Why would a downsize disproportionately target a minority group unless you directly admit that part of your management is racist?



It can happen for tons of reasons. Some coincidental, some were initially benevolent.

Imagine a company with an office in Atlanta, that hires a disproportionately large number of black employees relative to the rest of the company due to the proximity to more diverse engineering talent. Then they close the whole Atlanta office and lay everyone off.

Or

Imagine a minority tech influencer that does a great job of recruiting underrepresented people to the part of the company they work for.

Or

"We're staffing up our test engineering group, and we're making a new junior test engineer program that targets career switchers." => "Hey, we're getting especially good employees from underrepresented groups in this career switching program, let's double down the advertising to these groups." => "Times are tough, engineers can test their own code. Let's axe the whole entire test engineer group."

I'm sure you can come up with your own examples also.


I'm not immediately against Twilio's actions here (though the messaging is pretty bad), but not one of these examples strikes me as a bad thing beyond layoffs being bad in general.

Deciding whether or not to close an entire office should probably not take into account the racial makeup of that office. You either have the funds to keep it open if you don't, because if you now keep the office you have all these other expenses and end up having to lay off even more people.

If someone doesn't meet the bar to survive a layoff saying "oh but they help us hire people with green skin, keep them on!" is pretty blatantly saying "you're not good enough to do your job, but you're a good enough token to keep your job." It's offensive and discriminatory.

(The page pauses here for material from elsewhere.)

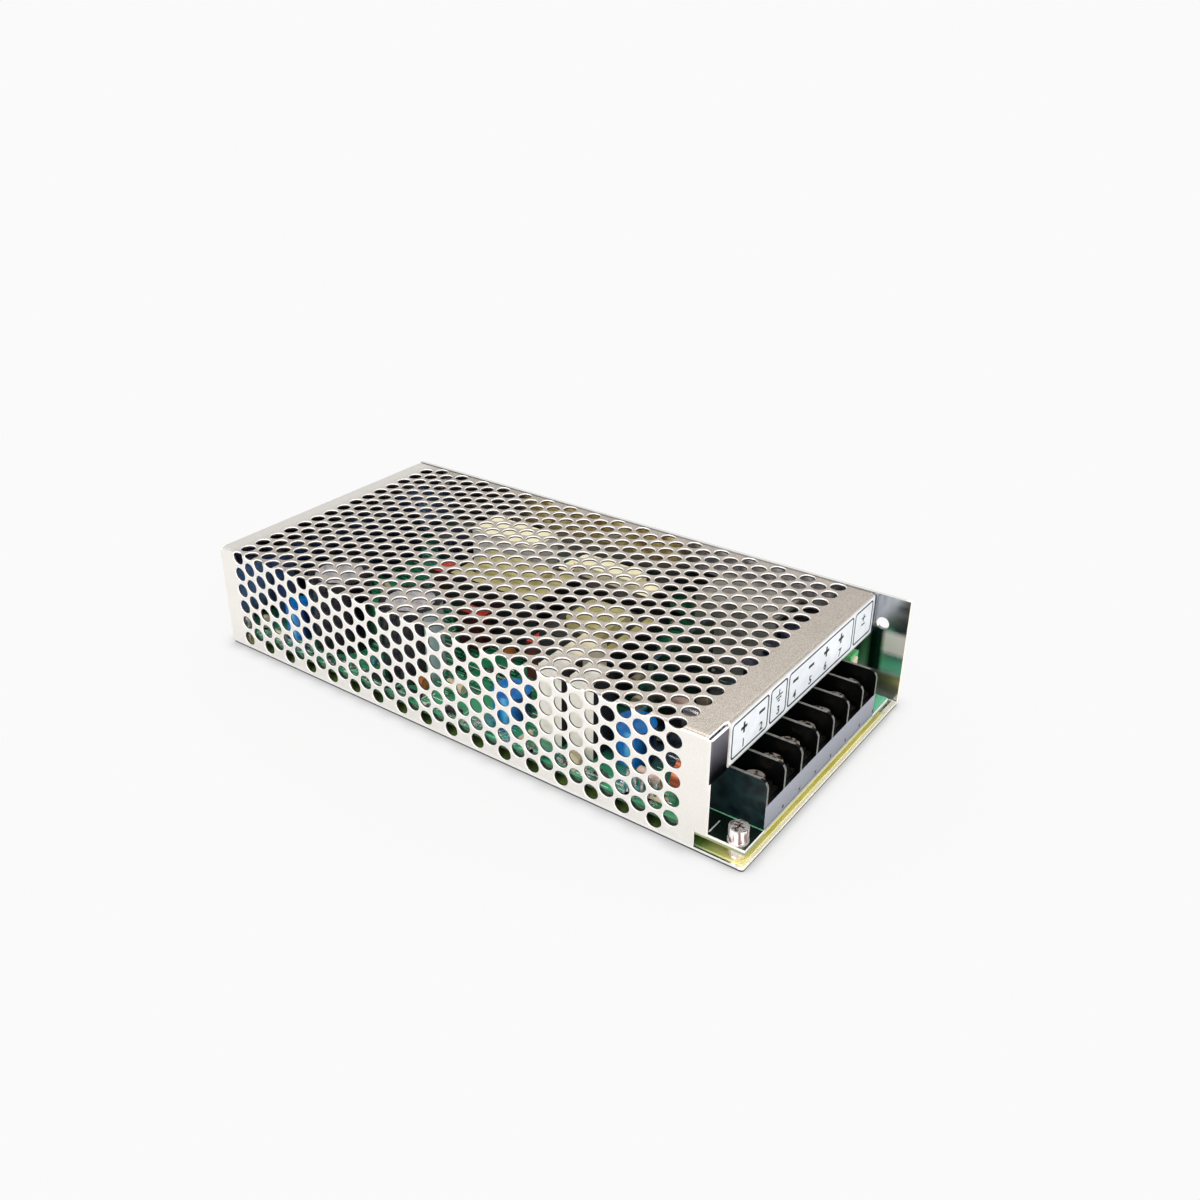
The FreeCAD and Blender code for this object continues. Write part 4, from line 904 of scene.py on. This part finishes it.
def label_marks():
    """Thin frames round the groups of terminals, and their signs."""
    made = Shapes(on_label)
    low, high = LABEL_LOW.z + 0.9, LABEL_HIGH.z - 0.5
    for start_y, end_y in FRAMES:
        inner = (start_y + FRAME_WIDTH, low + FRAME_WIDTH, end_y - FRAME_WIDTH, high - FRAME_WIDTH)
        made.ring(rounded_outline(start_y, low, end_y, high, FRAME_RADIUS),
                  rounded_outline(*inner, FRAME_RADIUS - FRAME_WIDTH), INK)
    middle = high - 3.6
    bars = []
    for way, y in enumerate(WAY_PLACES):
        if way != EARTH_WAY:
            bars.append((y, middle, SIGN_HALF, SIGN_THICK))
        if way in PLUS_WAYS:
            bars.append((y, middle, SIGN_THICK, SIGN_HALF))
    earth = WAY_PLACES[EARTH_WAY]
    bars.append((earth, middle + 0.9, THIN, 0.9))
    bars += [(earth, middle - 0.9 * step, 1.9 - 0.65 * step, 0.225) for step in range(3)]
    adjust = sum(FRAMES[-1]) / 2
    bars += [(adjust, middle, 1.2, THIN), (adjust, middle, THIN, 1.2)]
    bars.append((adjust, middle - 2.2, 1.2, THIN))
    for bar in bars:
        made.prism(bar_outline(*bar), INK)
    item = new_mesh("label_marks", made.points, made.faces, "ink")
    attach(item, "case")
    dots = Shapes(on_block_foot)
    for y in WAY_PLACES:
        dots.prism(disc_outline(y + WAY_PITCH / 2 + 0.3, BLOCK_LOW.z + 1.2, 0.5), INK)
    item = new_mesh("block_foot_dots", dots.points, dots.faces, "ink")
    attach(item, "case")
    for way, y in enumerate(WAY_PLACES):
        number_on_label(str(way + 1), y, low + 1.3)


def number_on_label(text, y, z):
    """A plain number below a terminal's sign."""
    curve = bpy.data.curves.new("number_" + text, "FONT")
    curve.body = text
    curve.align_x = "CENTER"
    curve.size = 3.6 * MM
    curve.offset = 0.08 * MM
    curve.extrude = 0.02 * MM
    curve.resolution_u = 3
    drawn = in_scene("number_" + text, curve)
    shown = in_scene("label_number_" + text, bpy.data.meshes.new_from_object(drawn))
    bpy.data.objects.remove(drawn)
    turn = Matrix(((0, 0, 1), (1, 0, 0), (0, 1, 0))).to_4x4()
    shown.matrix_world = Matrix.Translation(Vector(on_label(y, z, 0.03)) * MM) @ turn
    dress(shown, "ink")
    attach(shown, "case")


label_marks()


# Small parts on the board

BOARD_TOP = BOARD_HIGH.z
SCREW_PLACES = [(95.7, -45.3), (-95.7, -45.3), (-95.7, 36.8), (73.7, 36.8)]
SCREW_ROOM = 4
# The part of the board that may hold small parts
FREE_X = (-97.0, 80.0)
FREE_Y = (BOARD_LOW.y + 0.4, 46.0)
# Where parts are tried: near the side holes, and all over the board
SIDE_ZONE = (-92, -47.2, 72, -42.5)
WHOLE_ZONE = (-92, -47, 72, 44)
ZONES = [SIDE_ZONE] * 3 + [WHOLE_ZONE] * 4
PRINT = 0.03


def solids_above():
    """A tree of everything that stands on the board, in metres."""
    points = []
    faces = []
    for node, item in NODES.items():
        if node in ("mesh_cover", "terminal_label", "chassis", "insulation_sheet", "circuit_board"):
            continue
        first = len(points)
        points += [tuple(vertex.co) for vertex in item.data.vertices]
        faces += [tuple(first + number for number in face.vertices) for face in item.data.polygons]
    return BVHTree.FromPolygons(points, faces)


class BoardParts:
    """Small parts laid on free spots of the board, one mesh for each paint."""

    def __init__(self):
        self.above = solids_above()
        self.taken = []
        self.shapes = {}

    def free(self, low_x, low_y, high_x, high_y):
        """Whether nothing stands on a rectangle of the board; if so it is taken."""
        if low_x < FREE_X[0] or high_x > FREE_X[1] or low_y < FREE_Y[0] or high_y > FREE_Y[1]:
            return False
        for other in self.taken:
            if low_x < other[2] and other[0] < high_x and low_y < other[3] and other[1] < high_y:
                return False
        for x in steps_between(low_x, high_x, 4):
            for y in steps_between(low_y, high_y, 4):
                start_at = Vector((x, y, COVER_HIGH.z)) * MM
                if self.above.ray_cast(start_at, Vector((0, 0, -1)))[0] is not None:
                    return False
        self.taken.append((low_x, low_y, high_x, high_y))
        return True

    def inside(self, x, y):
        """Whether a place lies on the part of the board that may hold small parts."""
        return FREE_X[0] < x < FREE_X[1] and FREE_Y[0] < y < FREE_Y[1]

    def of_paint(self, paint, lay):
        """The shapes of one paint, set to be laid in the given way."""
        made = self.shapes.setdefault(paint, Shapes(lay))
        made.lay = lay
        return made

    def flat(self, paint, outline, thick, height=0.0):
        """An outline on the board, or at a height above it."""
        made = self.of_paint(paint, lambda a, b, out: (a, b, BOARD_TOP + height + out))
        made.prism(outline, thick)

    def post(self, paint, x, y, low, high, radius):
        """A standing cylinder."""
        made = self.of_paint(paint, lambda a, b, out: (x + a, y + b, low + out))
        made.prism(disc_outline(0, 0, radius), high - low)

    def log(self, paint, x, y, height, length, radius, turned):
        """A lying cylinder along X, or along Y when turned."""
        if turned:
            made = self.of_paint(paint, lambda a, b, out: (x + b, y - length / 2 + out, height + a))
        else:
            made = self.of_paint(paint, lambda a, b, out: (x - length / 2 + out, y + a, height + b))
        made.prism(disc_outline(0, 0, radius, 12), length)

    def finish(self):
        """One mesh for each paint."""
        for paint, made in self.shapes.items():
            item = new_mesh("small_" + paint, made.points, made.faces, paint)
            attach(item, "case")


def tried_place(chance, attempt):
    """A random place in the zone whose turn it is."""
    low_x, low_y, high_x, high_y = ZONES[attempt % len(ZONES)]
    return chance.uniform(low_x, high_x), chance.uniform(low_y, high_y)


def small_parts():
    """Resistors, capacitors, pads and white lines, scattered the same way each time."""
    chance = random.Random(11)
    parts = BoardParts()
    for x, y in SCREW_PLACES:
        parts.taken.append((x - SCREW_ROOM, y - SCREW_ROOM, x + SCREW_ROOM, y + SCREW_ROOM))
    for attempt in range(150):
        x, y = tried_place(chance, attempt)
        turned = chance.random() < 0.35
        kind = chance.choice(["resistor", "resistor", "jumper", "chip", "disc"])
        room = (2.6, 1.2) if kind == "disc" else (4.2, 1.3)
        crosswise = turned != (kind == "disc")
        half_x, half_y = room[::-1] if crosswise else room
        if not parts.free(x - half_x, y - half_y, x + half_x, y + half_y):
            continue
        if kind == "resistor":
            paint = chance.choice(["beige_body", "beige_body", "teal_body"])
            parts.log(paint, x, y, BOARD_TOP + 1.3, 4.8, 1.0, turned)
            parts.log("solder", x, y, BOARD_TOP + 1.3, 8.0, 0.25, turned)
        elif kind == "disc":
            paint = chance.choice(["brown_dip", "teal_body", "beige_body"])
            parts.log(paint, x, y, BOARD_TOP + 2.4, 1.8, 2.2, not turned)
        elif kind == "jumper":
            parts.log("solder", x, y, BOARD_TOP + 0.5, 7.6, 0.3, turned)
        else:
            half = (1.1, 2.6) if turned else (2.6, 1.1)
            parts.flat("black_epoxy", bar_outline(x, y, *half), 1.2)
    for attempt in range(700):
        x, y = tried_place(chance, attempt)
        if chance.random() < 0.45:
            radius = chance.uniform(0.6, 1.1)
            if parts.inside(x, y):
                parts.flat("solder", disc_outline(x, y, radius), 0.25)
            continue
        length = chance.uniform(2.5, 9.0)
        width = chance.uniform(0.25, 0.55)
        if chance.random() < 0.7:
            outline = bar_outline(x, y, length / 2, width / 2)
        else:
            outline = bar_outline(x, y, width / 2, length / 4)
        crowded = x > 30 and y > -36 and attempt % 3 > 0
        if not crowded and all(parts.inside(*corner) for corner in outline):
            parts.flat(chance.choice(["silk", "bright_track"]), outline, PRINT)
    parts.finish()


def trimmings():
    """Bare capacitor tops, dark crosses of painted shade for screw recesses, pins, and single forms
    seen through a few holes.
    """
    parts = BoardParts()
    low, high = box_mm("bulk_capacitors")
    radius = (high.y - low.y) / 2
    for x in (low.x + radius, high.x - radius):
        parts.post("can_top", x, low.y + radius, high.z - SUNK, high.z + SUNK, radius * 0.78)
    # Painted shade: a dark cross on each board screw for its recess
    low, high = box_mm("board_screws")
    for x, y in SCREW_PLACES:
        for half in ((1.3, 0.28), (0.28, 1.3)):
            parts.flat("recess", bar_outline(x, y, *half), 2 * SUNK, high.z - SUNK - BOARD_TOP)
    parts.flat("silk", box_outline(87.9, -46.9, 88.3, -41.3), PRINT)
    for index in range(5):
        parts.post("solder", 61.5 + 2.2 * index, -44.5, BOARD_TOP, 12.5, 0.7)
    parts.log("pink_body", 66.0, -40.5, 10.0, 7.5, 1.9, False)
    parts.log("beige_body", -8.0, -36.0, 9.0, 6.5, 1.6, False)
    parts.log("beige_body", 36.5, -2.0, 11.5, 6.0, 1.5, True)
    parts.log("pink_body", 54.5, -6.5, 12.0, 5.5, 1.7, False)
    low, high = box_mm("cement_resistors")
    rear = box_outline(low.x + 0.1, high.y + 0.2, low.x + 8, high.y + 11.9)
    parts.flat("pale_body", rear, high.z - BOARD_TOP)
    foot = BLOCK_LOW.y - 0.5
    track = box_outline(BLOCK_LOW.x - 2, foot, BLOCK_HIGH.x + 0.05, foot + 0.4)
    parts.flat("bright_track", track, PRINT)
    parts.flat("brown_dip", box_outline(83.2, 34.75, 86.4, 35.05), 8.0)
    parts.finish()


def screw_recesses():
    """A dark cross on top of each terminal screw, painted shade for its recess; it turns with the
    screw.
    """
    for way in range(1, WAYS + 1):
        low, high = box_mm("terminal_screw_" + str(way))
        centre = (low + high) / 2
        made = Shapes(lambda a, b, out: (centre.x + a, centre.y + b, high.z - SUNK + out))
        for end in (Vector((1.5, -0.5)), Vector((0.5, 1.5))):
            side = end.orthogonal().normalized() * 0.3
            made.prism([-end - side, end - side, end + side, side - end], 2 * SUNK)
        item = new_mesh("screw_recess_" + str(way), made.points, made.faces, "recess")
        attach(item, "screw_" + str(way))


small_parts()
trimmings()
screw_recesses()


# Camera, floor and light

# The photograph's perspective, solved from the cover's holes: pixels, metres and turns
PHOTO_SIZE = 1200
FOCAL_PIXELS = 1159.87
PRINCIPAL = (552.13, 588.35)
CAMERA_AT = (0.20167, -0.25771, 0.19741)
AZIMUTH = math.radians(37.796)
ELEVATION = math.radians(27.056)
ROLL = math.radians(-0.660)


def make_camera():
    """The camera as the photograph's perspective gives it."""
    right = Vector((math.cos(AZIMUTH), math.sin(AZIMUTH), 0))
    back = Vector((math.sin(AZIMUTH) * math.cos(ELEVATION),
                   -math.cos(AZIMUTH) * math.cos(ELEVATION), math.sin(ELEVATION)))
    up = back.cross(right)
    rolled_right = right * math.cos(ROLL) + up * math.sin(ROLL)
    rolled_up = up * math.cos(ROLL) - right * math.sin(ROLL)
    data = bpy.data.cameras.new("camera")
    data.sensor_width = 36
    data.lens = FOCAL_PIXELS / PHOTO_SIZE * data.sensor_width
    data.shift_x = (PHOTO_SIZE / 2 - PRINCIPAL[0]) / PHOTO_SIZE
    data.shift_y = (PRINCIPAL[1] - PHOTO_SIZE / 2) / PHOTO_SIZE
    data.clip_start = 0.01
    item = in_scene("camera", data)
    columns = Matrix((rolled_right, rolled_up, back)).transposed()
    item.matrix_world = Matrix.Translation(CAMERA_AT) @ columns.to_4x4()
    bpy.context.scene.camera = item


BACKDROP = srgb(250, 250, 250)
FLOOR_HALF = 6000
FLOOR_DROP = 0.05


def make_floor():
    """A pale floor with the object's contact shadow, partly real in its dim diffuse part and partly
    painted by ambient occlusion, that fades to the backdrop.
    """
    made = bpy.data.materials.new("floor")
    nodes = Nodes(made)
    shaded = nodes.add("BsdfDiffuse", {"Color": srgb(62, 62, 62)})[0]
    beyond = nodes.add("Emission", {"Color": BACKDROP, "Strength": 1.0})[0]
    # Painted contact shadow: ambient occlusion dims the lift near the object
    closeness = nodes.add("AmbientOcclusion", {"Distance": 6.0 * MM}, samples=8)["AO"]
    contact = nodes.ramp(closeness, 0.5, 0.95, 0.5, 0.92)
    lift = nodes.add("Emission", {"Color": BACKDROP, "Strength": contact})[0]
    near = nodes.add("AddShader", {0: shaded, 1: lift})[0]
    position = nodes.add("TexCoord")["Object"]
    squeeze = nodes.add("Mapping", {"Vector": position, "Scale": (6.5, 9.5, 1)})[0]
    radius = nodes.add("VectorMath", {0: squeeze}, operation="LENGTH")["Value"]
    fade = nodes.ramp(radius, 0.78, 1.0)
    shown = nodes.add("MixShader", {0: fade, 1: near, 2: beyond})[0]
    seen = nodes.add("LightPath")["Is Camera Ray"]
    other = nodes.add("BsdfDiffuse", {"Color": srgb(215, 215, 215)})[0]
    result = nodes.add("MixShader", {0: seen, 1: other, 2: shown})[0]
    nodes.add("OutputMaterial", {"Surface": result})
    corners = bar_outline(0, 0, FLOOR_HALF, FLOOR_HALF)
    item = new_mesh("floor", [(x, y, -FLOOR_DROP) for x, y in corners], [(0, 1, 2, 3)])
    item.data.materials.append(made)


def make_world():
    """White light from all sides, and the backdrop where the camera sees past the floor."""
    world = bpy.data.worlds.new("studio")
    nodes = Nodes(world)
    rays = nodes.add("LightPath")
    seen = nodes.math("MAXIMUM", rays["Is Camera Ray"], rays["Is Transmission Ray"])
    light = nodes.add("Background", {"Color": (1, 1, 1, 1), "Strength": 0.35})[0]
    shown = nodes.add("Background", {"Color": BACKDROP, "Strength": 1.0})[0]
    result = nodes.add("MixShader", {0: seen, 1: light, 2: shown})[0]
    nodes.add("OutputWorld", {"Surface": result})
    bpy.context.scene.world = world


def make_lamp(name, at, target, size, power, colour=(1, 1, 1)):
    """A rectangular lamp that faces its target."""
    data = bpy.data.lights.new(name, "AREA")
    data.shape = "RECTANGLE"
    data.size, data.size_y = size
    data.energy = power
    data.color = colour
    item = in_scene(name, data)
    item.location = at
    item.rotation_mode = "QUATERNION"
    item.rotation_quaternion = (Vector(at) - Vector(target)).to_track_quat("Z", "Y")


make_camera()
make_floor()
make_world()
make_lamp("key", (-0.15, -1.0, 0.45), (0, 0, 0.02), (1.2, 0.7), 11.0)
make_lamp("overhead", (-0.1, 0.35, 1.0), (0, 0, 0.02), (0.9, 0.9), 8.0, (1.0, 0.97, 0.93))
make_lamp("front", (1.0, -0.35, 0.4), (0.05, 0, 0.02), (0.6, 0.5), 8.0)

bpy.context.scene.view_settings.view_transform = "Standard"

Recently hired, early-career/less-skilled, and QA/test are always let go first before mid-career and seniors who aren't at the top of their pay band. If you're at the point of double-digit percentage layoffs, the testing group is a pretty attractive target.

I think the issue I have is that I have no problem whatsoever with examining your hiring (and firing) practices to try to eliminate implicit or unintentional biases against any group - disadvantaged, underrepresented, or not. What I have a problem with is saying "here is a completely legitimate, bias-free business decision that is in the best interest of the company (e.g. closing the Atlanta office for cost savings). But it hurts this minority group, so we're not going to do it, which puts the business on less solid ground and has a larger net negative impact."

If bias results in you disproportionately impacting one group over another, you should fix it. If business does, it's more racist to try to "fix" it by taking everyone's demographics into account.


What? I can't invert my mind enough to understand this phrasing.

There doesn't have to be an admission. It could be overt and conscious, or it could be subconscious (e.g. associating minorities with having less competence without even realizing it).


What is the definition of "disproportionately"?

If 12% of purple-skinned employees were laid off but only 10% green-skinned ones, is that disproportional, confirming racism?


Because the people in charge are often in the majority group and when they're going down a list of names, their biases come into play.


Policies with no racial component often disproportionately target a minority group when metrics or properties that are purportedly race-neutral are, in fact, biased. Basing firing decisions on these qualities (arrest record, credit history, where they attended college) doesn't have racist intent, but it likely to have racist outcomes.